What is needed. Find the lines holding the string "bodies" in the data, then copy all of them.

Collected data.
begin

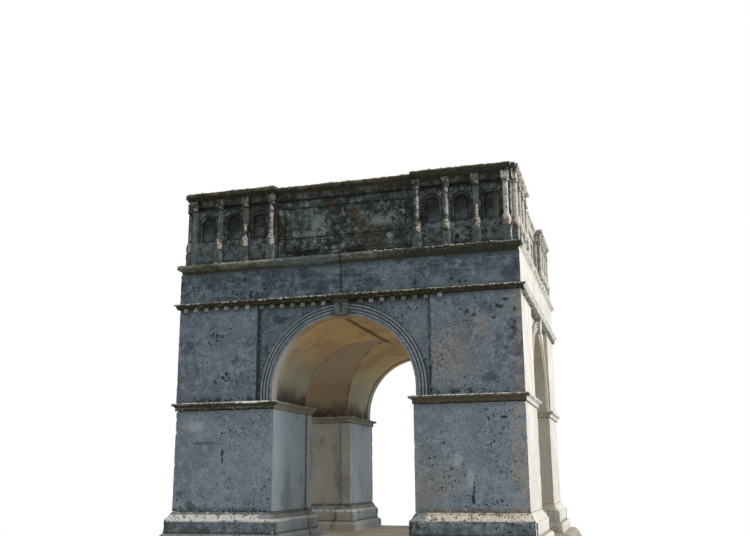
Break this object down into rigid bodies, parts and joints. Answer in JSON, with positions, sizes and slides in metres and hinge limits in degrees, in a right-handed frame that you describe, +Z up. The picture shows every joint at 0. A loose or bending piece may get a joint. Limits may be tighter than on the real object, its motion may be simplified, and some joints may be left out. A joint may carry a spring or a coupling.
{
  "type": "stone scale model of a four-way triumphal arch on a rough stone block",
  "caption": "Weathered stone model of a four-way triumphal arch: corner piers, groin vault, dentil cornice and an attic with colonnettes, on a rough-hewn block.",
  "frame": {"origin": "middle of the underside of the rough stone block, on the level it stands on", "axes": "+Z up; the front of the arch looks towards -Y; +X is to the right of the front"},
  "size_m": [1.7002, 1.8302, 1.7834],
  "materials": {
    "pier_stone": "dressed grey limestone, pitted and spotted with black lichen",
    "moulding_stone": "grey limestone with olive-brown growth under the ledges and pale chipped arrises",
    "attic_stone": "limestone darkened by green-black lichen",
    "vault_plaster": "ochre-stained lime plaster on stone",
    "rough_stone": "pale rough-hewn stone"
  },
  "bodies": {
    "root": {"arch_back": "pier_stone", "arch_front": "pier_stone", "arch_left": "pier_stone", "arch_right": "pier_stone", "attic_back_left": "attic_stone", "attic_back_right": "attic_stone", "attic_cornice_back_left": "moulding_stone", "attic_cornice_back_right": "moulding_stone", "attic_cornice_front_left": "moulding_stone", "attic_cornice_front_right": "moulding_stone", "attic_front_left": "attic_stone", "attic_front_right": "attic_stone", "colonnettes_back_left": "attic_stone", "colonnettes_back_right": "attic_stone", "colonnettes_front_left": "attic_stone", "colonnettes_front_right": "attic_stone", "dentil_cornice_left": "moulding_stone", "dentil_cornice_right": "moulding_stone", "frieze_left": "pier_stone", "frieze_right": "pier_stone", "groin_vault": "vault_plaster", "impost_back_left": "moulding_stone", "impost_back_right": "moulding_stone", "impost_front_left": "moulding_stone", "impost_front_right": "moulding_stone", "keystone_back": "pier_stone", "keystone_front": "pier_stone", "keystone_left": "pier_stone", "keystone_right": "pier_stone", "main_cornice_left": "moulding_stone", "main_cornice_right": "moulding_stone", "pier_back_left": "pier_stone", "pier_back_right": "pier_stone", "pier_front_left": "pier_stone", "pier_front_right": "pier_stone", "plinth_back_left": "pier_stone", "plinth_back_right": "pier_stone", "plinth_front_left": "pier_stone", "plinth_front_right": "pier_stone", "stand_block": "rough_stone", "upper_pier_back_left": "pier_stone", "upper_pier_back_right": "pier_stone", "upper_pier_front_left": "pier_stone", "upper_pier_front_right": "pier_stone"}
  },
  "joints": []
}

end

Output of the task.
Break this object down into rigid bodies, parts and joints. Answer in JSON, with positions, sizes and slides in metres and hinge limits in degrees, in a right-handed frame that you describe, +Z up. The picture shows every joint at 0. A loose or bending piece may get a joint. Limits may be tighter than on the real object, its motion may be simplified, and some joints may be left out. A joint may carry a spring or a coupling.
  "bodies": {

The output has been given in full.